Only the lines holding the string "bodies" are needed. Copy each one.

▼

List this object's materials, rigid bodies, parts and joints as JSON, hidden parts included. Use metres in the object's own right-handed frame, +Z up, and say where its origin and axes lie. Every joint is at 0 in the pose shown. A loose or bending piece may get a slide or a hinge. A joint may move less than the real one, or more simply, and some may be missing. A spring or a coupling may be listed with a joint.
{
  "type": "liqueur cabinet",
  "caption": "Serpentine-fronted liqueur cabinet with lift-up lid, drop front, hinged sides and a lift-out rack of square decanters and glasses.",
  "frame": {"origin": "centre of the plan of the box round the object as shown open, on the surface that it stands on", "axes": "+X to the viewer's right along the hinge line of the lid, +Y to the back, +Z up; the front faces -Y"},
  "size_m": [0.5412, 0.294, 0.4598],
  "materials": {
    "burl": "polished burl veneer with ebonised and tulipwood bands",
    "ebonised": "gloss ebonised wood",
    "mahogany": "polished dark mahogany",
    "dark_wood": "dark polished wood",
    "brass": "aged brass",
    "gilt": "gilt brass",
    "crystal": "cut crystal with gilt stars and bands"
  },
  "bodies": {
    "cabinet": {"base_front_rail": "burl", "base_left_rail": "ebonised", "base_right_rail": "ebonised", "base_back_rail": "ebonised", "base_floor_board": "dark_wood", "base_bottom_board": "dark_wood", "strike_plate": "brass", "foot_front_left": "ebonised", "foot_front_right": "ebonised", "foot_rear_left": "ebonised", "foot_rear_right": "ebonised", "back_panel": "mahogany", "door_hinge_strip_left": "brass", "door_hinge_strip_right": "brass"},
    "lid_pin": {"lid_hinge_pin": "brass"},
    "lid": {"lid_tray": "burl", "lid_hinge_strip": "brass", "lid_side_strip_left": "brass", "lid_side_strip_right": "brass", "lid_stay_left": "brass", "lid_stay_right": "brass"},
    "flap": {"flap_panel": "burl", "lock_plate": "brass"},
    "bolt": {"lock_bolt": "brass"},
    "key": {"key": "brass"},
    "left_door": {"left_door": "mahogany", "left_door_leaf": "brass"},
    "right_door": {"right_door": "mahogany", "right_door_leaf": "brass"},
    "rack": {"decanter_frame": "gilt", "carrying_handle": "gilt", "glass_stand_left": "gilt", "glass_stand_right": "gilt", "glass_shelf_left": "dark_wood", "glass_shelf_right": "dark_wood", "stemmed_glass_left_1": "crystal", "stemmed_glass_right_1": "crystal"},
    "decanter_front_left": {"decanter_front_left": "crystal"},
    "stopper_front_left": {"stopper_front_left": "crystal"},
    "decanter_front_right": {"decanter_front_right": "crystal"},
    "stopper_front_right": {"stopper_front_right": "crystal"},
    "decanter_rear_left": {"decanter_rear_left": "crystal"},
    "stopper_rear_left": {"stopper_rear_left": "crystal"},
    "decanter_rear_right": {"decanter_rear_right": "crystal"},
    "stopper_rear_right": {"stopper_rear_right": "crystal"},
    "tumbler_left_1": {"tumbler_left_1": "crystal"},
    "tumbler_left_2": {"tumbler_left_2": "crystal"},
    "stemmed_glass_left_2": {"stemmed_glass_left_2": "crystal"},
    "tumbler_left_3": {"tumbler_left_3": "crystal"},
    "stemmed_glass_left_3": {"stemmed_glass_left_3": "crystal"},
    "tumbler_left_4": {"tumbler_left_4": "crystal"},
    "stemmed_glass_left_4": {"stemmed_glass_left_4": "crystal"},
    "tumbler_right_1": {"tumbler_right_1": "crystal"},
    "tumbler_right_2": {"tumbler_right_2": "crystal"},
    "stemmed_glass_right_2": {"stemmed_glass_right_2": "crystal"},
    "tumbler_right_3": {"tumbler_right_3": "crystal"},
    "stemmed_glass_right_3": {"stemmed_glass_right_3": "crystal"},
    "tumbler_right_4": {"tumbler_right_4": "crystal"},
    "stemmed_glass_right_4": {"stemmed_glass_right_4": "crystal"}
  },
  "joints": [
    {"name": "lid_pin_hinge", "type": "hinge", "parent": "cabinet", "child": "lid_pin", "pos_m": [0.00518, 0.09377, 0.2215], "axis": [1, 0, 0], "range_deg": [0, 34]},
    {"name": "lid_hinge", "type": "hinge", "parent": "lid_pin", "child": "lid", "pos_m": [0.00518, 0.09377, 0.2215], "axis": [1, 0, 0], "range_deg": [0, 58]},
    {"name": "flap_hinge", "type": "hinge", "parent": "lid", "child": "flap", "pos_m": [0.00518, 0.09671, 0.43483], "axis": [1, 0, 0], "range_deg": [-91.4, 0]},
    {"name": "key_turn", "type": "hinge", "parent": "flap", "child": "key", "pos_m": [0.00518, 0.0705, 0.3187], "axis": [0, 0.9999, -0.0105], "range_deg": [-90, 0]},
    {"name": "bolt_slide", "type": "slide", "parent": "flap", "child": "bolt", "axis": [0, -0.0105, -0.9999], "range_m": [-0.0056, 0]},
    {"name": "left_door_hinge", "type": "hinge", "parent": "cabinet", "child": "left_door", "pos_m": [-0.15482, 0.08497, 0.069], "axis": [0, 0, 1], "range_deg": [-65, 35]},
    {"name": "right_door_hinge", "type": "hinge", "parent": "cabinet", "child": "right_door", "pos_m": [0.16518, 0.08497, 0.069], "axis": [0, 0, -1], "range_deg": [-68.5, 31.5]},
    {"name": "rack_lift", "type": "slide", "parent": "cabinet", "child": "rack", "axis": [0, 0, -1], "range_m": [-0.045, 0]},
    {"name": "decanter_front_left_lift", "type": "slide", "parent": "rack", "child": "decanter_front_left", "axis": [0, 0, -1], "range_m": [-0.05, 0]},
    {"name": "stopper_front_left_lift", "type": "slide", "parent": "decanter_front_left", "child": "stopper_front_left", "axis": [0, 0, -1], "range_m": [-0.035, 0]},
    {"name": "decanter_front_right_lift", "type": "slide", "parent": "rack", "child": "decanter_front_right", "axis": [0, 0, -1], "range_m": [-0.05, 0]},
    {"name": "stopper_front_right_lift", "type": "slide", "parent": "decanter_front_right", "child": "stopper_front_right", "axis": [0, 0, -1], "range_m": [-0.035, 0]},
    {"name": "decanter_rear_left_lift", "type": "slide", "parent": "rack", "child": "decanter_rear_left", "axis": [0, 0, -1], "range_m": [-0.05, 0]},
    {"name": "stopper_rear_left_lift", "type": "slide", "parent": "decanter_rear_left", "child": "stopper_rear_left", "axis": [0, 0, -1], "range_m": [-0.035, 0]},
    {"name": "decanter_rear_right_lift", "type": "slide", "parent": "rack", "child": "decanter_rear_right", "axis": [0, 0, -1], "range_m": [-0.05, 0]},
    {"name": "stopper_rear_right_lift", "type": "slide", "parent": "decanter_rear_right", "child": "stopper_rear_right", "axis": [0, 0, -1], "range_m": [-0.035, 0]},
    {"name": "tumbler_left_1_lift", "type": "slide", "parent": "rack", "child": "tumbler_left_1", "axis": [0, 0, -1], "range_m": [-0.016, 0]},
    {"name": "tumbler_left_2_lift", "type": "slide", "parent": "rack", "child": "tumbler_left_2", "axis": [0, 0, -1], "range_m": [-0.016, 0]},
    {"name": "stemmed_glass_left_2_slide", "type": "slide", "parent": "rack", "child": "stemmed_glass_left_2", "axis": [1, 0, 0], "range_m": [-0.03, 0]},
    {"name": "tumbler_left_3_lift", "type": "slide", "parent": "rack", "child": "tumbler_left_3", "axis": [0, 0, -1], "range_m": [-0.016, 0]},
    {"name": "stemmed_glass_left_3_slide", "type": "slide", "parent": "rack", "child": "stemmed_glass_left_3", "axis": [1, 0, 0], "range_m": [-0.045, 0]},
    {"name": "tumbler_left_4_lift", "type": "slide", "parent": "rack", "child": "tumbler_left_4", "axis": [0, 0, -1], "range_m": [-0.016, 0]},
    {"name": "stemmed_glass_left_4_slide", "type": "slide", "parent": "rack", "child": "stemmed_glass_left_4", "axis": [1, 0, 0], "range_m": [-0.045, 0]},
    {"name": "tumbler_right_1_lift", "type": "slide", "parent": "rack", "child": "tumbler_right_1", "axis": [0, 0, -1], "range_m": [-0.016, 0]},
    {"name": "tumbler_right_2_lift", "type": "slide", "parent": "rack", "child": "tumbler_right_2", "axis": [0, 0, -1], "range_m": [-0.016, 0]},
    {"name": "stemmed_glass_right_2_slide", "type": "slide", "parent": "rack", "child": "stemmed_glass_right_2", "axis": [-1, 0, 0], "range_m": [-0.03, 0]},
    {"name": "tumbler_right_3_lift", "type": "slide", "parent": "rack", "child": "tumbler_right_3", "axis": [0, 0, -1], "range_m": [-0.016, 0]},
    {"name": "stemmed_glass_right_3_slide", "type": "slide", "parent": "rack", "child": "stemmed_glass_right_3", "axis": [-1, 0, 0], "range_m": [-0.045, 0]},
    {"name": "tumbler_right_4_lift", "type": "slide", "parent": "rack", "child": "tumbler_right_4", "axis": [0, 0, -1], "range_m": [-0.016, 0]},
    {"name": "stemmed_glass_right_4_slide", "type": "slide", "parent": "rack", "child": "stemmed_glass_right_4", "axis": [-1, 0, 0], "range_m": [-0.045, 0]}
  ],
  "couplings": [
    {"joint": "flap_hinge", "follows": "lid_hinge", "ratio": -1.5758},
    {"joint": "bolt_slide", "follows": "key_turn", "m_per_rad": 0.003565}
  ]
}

▲

• ANSWER BELOW:
List this object's materials, rigid bodies, parts and joints as JSON, hidden parts included. Use metres in the object's own right-handed frame, +Z up, and say where its origin and axes lie. Every joint is at 0 in the pose shown. A loose or bending piece may get a slide or a hinge. A joint may move less than the real one, or more simply, and some may be missing. A spring or a coupling may be listed with a joint.
  "bodies": {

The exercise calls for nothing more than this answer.